▸ **Written instruction**
Wherever a line in the data below holds "context", copy that line.

▸ **Stored rows**
>> Start

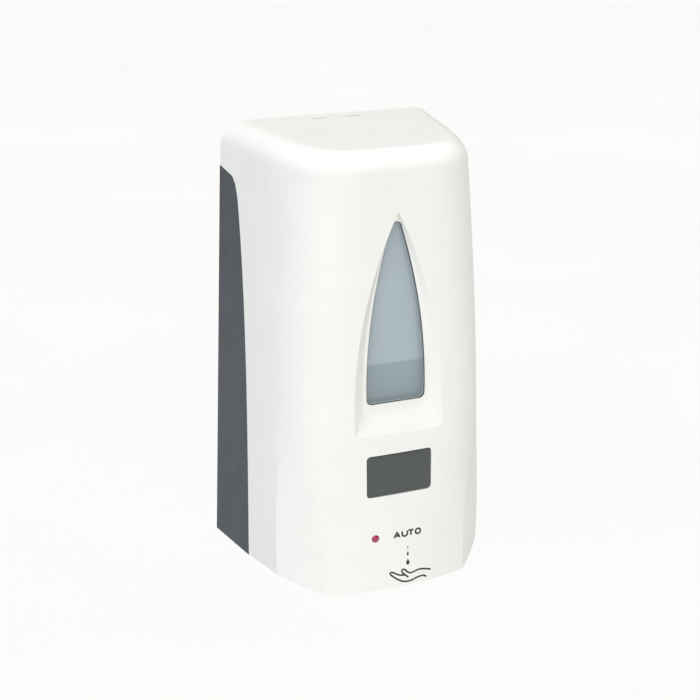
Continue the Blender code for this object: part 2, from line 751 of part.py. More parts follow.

>> End
>> Start

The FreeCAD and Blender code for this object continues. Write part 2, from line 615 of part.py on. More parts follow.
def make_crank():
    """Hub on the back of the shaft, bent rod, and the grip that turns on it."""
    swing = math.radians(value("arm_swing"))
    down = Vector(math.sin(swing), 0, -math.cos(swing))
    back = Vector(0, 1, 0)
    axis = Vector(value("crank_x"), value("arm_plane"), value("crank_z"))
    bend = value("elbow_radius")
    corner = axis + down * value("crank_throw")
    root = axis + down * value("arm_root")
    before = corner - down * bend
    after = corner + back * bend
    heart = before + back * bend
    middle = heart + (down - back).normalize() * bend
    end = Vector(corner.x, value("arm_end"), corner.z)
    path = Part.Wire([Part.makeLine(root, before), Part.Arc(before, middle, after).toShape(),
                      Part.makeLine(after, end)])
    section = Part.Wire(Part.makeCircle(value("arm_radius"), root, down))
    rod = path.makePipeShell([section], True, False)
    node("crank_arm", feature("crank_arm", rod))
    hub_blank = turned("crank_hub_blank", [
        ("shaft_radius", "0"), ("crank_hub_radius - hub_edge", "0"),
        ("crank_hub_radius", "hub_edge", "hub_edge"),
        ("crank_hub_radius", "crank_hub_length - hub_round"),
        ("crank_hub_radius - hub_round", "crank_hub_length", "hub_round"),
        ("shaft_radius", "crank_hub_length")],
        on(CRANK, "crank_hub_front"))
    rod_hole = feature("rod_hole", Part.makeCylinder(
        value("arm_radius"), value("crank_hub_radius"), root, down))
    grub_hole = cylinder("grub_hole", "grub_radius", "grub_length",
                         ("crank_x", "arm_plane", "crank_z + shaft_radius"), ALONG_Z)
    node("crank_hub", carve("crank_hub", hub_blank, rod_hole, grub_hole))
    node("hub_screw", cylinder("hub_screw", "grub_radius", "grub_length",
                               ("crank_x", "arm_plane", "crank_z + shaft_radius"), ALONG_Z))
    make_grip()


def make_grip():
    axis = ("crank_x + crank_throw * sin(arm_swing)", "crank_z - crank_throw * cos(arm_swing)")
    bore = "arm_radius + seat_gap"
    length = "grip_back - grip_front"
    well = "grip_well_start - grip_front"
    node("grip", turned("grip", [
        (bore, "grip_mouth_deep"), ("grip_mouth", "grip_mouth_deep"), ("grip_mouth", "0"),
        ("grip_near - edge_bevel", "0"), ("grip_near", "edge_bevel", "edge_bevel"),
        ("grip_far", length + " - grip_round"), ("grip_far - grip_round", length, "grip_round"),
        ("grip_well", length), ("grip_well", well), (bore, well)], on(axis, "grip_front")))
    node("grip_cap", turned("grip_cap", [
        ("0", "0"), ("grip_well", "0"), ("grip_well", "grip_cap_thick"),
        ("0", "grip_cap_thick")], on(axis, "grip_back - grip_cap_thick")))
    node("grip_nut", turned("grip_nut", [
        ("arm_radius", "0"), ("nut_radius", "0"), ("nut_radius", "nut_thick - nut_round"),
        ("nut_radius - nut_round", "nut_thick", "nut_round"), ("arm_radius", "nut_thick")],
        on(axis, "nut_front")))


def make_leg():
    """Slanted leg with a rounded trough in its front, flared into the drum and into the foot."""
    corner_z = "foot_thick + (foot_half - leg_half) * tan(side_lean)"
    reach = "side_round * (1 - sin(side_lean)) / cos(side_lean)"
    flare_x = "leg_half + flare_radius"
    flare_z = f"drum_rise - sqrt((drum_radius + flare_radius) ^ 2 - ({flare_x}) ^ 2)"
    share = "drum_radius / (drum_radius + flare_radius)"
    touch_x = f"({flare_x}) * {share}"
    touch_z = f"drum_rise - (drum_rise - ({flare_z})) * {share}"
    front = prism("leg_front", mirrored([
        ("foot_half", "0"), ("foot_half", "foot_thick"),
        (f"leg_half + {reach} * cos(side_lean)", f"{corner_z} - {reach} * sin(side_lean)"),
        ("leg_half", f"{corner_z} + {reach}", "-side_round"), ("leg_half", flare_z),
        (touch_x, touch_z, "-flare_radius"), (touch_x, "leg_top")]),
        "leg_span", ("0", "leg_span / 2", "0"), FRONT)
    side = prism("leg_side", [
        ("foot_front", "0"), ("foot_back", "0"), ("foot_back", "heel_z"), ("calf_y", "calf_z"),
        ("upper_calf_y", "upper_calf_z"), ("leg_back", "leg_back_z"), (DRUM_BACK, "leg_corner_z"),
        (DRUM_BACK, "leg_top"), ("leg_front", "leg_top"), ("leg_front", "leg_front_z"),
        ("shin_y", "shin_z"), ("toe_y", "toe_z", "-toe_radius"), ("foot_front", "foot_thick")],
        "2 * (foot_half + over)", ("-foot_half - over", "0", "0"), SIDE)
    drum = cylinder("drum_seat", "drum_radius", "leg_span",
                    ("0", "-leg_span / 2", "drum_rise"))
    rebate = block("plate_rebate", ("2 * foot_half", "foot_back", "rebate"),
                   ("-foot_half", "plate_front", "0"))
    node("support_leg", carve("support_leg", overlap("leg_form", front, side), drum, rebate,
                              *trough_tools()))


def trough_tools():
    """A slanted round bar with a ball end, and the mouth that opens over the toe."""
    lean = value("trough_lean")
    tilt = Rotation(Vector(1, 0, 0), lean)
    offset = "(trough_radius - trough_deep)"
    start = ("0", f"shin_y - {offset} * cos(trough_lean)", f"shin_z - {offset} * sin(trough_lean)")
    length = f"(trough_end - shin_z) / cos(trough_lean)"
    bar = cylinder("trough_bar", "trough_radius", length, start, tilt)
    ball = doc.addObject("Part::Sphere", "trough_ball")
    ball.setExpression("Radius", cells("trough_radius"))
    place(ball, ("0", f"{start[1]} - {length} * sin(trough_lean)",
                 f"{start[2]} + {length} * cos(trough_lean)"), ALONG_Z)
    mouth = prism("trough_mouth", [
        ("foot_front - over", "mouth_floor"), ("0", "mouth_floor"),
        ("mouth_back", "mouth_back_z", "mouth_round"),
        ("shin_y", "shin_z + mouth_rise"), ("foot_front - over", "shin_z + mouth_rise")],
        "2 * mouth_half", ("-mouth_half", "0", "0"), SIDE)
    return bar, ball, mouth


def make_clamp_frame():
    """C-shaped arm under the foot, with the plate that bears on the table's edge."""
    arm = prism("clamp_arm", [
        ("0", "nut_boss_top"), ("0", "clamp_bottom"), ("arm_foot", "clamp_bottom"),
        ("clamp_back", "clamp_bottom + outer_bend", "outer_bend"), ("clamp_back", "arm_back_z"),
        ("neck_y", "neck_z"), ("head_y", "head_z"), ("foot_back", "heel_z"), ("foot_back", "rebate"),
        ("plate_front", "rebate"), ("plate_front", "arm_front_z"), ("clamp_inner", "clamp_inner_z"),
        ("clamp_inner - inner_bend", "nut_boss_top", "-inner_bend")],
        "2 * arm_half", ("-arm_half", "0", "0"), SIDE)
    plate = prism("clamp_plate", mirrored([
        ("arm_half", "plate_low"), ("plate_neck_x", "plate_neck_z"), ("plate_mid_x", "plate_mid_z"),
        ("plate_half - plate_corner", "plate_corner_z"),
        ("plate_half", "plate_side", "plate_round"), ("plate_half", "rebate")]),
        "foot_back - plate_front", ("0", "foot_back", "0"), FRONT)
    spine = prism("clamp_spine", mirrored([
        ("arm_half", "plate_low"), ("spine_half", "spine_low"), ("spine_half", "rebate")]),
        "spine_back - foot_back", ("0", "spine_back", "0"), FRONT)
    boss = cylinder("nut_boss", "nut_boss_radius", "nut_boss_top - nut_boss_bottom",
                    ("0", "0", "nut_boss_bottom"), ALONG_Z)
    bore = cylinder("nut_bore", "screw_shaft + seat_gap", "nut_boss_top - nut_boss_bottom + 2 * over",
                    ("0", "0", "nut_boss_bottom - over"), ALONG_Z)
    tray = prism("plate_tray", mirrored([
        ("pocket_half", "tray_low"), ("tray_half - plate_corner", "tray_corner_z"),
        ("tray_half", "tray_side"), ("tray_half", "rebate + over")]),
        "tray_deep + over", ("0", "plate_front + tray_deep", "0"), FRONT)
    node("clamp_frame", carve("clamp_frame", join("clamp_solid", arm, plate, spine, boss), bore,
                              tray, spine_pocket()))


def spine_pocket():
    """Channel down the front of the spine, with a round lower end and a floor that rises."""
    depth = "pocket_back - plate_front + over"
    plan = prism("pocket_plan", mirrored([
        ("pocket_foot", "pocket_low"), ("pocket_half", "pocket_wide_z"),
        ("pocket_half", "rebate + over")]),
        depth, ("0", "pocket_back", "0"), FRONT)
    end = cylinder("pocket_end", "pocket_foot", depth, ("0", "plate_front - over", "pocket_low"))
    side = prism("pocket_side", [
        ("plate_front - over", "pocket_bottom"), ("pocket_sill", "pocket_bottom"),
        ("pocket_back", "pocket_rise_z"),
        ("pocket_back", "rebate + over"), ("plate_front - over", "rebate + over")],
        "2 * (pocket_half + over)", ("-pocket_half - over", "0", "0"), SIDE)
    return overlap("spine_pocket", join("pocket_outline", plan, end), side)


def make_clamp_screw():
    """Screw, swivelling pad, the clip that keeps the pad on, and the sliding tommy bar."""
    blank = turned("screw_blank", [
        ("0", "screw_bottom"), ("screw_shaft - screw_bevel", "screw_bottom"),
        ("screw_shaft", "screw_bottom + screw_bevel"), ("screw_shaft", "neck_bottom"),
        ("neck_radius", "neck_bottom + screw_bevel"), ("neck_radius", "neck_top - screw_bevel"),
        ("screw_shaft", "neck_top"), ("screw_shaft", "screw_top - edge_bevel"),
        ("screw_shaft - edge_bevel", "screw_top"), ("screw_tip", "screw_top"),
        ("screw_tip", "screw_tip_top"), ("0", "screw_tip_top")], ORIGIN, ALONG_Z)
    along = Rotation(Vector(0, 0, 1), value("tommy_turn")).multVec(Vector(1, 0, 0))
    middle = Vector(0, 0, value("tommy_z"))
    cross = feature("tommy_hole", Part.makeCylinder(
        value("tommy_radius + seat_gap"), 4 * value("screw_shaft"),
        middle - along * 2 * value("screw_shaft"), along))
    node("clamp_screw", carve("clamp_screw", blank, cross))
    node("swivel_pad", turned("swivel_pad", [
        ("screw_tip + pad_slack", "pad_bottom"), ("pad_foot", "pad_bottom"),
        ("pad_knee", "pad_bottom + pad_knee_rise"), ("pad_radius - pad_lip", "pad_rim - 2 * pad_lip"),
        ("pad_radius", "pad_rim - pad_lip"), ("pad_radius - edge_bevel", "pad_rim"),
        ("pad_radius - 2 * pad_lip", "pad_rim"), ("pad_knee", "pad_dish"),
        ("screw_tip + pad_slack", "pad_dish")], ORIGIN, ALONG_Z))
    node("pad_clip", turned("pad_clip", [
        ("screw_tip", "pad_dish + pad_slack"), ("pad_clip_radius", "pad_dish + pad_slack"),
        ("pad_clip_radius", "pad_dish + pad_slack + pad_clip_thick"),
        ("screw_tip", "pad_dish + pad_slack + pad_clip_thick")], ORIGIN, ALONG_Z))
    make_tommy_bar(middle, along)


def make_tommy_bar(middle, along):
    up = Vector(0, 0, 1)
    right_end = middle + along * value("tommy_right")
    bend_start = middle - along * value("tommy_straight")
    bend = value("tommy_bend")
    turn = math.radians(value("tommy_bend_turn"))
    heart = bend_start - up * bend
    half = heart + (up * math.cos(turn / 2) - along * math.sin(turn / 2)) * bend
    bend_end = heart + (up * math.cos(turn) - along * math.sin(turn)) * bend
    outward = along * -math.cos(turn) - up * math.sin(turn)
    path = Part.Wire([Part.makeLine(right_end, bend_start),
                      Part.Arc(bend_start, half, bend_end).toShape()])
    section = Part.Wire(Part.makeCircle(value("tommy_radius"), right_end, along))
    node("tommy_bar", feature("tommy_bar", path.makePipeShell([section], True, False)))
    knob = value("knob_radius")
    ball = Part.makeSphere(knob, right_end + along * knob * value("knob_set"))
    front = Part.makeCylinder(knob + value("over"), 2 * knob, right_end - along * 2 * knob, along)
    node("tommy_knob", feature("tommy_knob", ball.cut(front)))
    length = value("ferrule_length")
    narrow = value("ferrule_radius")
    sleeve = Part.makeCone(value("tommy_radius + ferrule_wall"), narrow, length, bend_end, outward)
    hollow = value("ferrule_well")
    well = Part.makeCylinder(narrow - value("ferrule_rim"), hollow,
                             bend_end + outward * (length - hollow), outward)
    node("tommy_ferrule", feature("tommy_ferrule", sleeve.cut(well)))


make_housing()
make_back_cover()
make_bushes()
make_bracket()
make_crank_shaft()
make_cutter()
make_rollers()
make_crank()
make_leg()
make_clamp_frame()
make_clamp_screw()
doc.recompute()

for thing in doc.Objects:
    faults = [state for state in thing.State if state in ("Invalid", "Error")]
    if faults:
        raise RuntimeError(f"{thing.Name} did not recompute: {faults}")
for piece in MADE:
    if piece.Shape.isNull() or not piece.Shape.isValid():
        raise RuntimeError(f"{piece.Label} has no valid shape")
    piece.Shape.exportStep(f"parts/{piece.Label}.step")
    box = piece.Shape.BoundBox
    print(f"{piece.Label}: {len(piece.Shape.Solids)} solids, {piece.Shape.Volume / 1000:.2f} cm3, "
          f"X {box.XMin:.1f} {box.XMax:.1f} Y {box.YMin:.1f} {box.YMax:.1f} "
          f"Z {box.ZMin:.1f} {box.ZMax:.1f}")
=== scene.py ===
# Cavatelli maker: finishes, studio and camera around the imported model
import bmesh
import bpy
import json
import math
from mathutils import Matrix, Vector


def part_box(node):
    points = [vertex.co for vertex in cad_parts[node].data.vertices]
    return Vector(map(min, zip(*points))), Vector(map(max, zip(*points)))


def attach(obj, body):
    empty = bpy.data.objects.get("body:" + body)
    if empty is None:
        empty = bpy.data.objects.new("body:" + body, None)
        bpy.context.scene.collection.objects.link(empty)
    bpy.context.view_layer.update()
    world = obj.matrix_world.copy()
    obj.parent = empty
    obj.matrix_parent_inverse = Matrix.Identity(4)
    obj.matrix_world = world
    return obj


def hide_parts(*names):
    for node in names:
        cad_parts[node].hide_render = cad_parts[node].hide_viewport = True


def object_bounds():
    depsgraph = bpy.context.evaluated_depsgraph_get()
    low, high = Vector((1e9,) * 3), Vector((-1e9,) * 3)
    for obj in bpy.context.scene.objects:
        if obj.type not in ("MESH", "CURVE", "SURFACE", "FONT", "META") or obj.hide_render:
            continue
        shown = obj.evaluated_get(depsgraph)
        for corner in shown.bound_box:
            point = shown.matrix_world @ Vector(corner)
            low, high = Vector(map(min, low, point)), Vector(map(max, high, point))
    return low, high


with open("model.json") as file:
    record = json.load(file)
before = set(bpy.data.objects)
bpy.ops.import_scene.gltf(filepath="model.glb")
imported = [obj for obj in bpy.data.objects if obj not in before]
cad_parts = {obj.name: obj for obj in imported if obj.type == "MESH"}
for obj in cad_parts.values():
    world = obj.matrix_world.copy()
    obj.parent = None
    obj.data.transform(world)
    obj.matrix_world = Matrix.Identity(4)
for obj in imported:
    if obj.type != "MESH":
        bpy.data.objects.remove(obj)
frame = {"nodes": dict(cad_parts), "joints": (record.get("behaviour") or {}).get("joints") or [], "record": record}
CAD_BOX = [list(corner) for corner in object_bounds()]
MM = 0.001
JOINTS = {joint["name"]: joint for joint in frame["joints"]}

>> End

▸ **Solution to this task**
        bpy.context.scene.collection.objects.link(empty)
    bpy.context.view_layer.update()
    depsgraph = bpy.context.evaluated_depsgraph_get()
    for obj in bpy.context.scene.objects:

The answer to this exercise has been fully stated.